Will I be able to repay any loans I take out?

How strong is the college’s reputation nationally?

Community

Will I meet people from other countries?

Will I meet people from other backgrounds?

Does the college provide good student support?

Mr Ross also suggested “candidate metrics” he would use to answer these questions and evaluate the teaching environment across different types of US colleges, including spending power per student, teaching staff per student, the number of programmes available to students, graduation rate, student diversity and academic reputation.

“The challenge here is always going to be that for each of these core areas, can we identify one or more proxies which we can measure effectively and consistently?” he said.

“For these measures and this approach to be effective we need to have a good solid dataset underpinning the work we are doing.”

Some indicators, like student satisfaction, faculty-student interaction and measures of the learning environment and engagement will take data from a Times Higher Education US student survey, which has already been launched.

Current students in taught courses at more than 1,300 colleges across the United States have been targeted for the survey, in a process managed by established market research organisations and supported by university outreach activity.

Other indicators will use IPEDS data, the US college scorecard and the THE Reputation Survey.

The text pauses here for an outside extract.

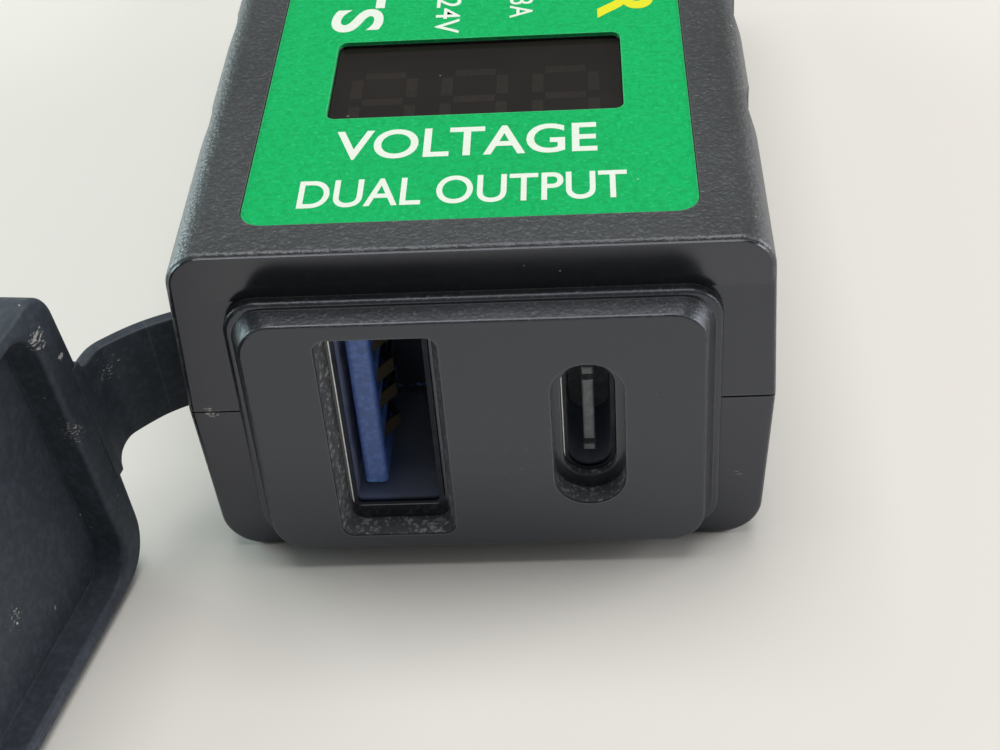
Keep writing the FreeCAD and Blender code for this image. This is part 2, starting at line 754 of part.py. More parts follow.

A key challenge will be to present the results in an informative, interesting and responsible way, said Mr Ross.

“Were we to present just a list of 1,000 colleges, people might reasonably say we were comparing apples with pears or apples with oranges,” he said.

The solution could be to allow students to sort and explore the dataset, and to generate six different rankings as “sensible comparison groups”. THE has proposed including universities competing internationally – as defined by participation in the Times Higher Education’s World University Rankings – in a “World League”, while colleges with a significant proportion of students from out of state will appear in “National League” set. A further four “Regional Leagues” would band colleges that primarily compete within a sub-national region by broad geographical area in the United States.

In the question and answer session, Mr Ross reassured participants that the US student survey would be conducted largely independently of colleges, following best practice for minimum number of responses required to produce reliable results. He explained that any college outreach activity to encourage student responses would widen the sample, providing more opportunities for analysis and understanding of students’ engagement across the whole of America’s colleges.

Mr Ross did not reveal any specific weightings for the proposed metrics, but said that he thought student engagement indicators and benchmarked measures of “value added” were particularly interesting.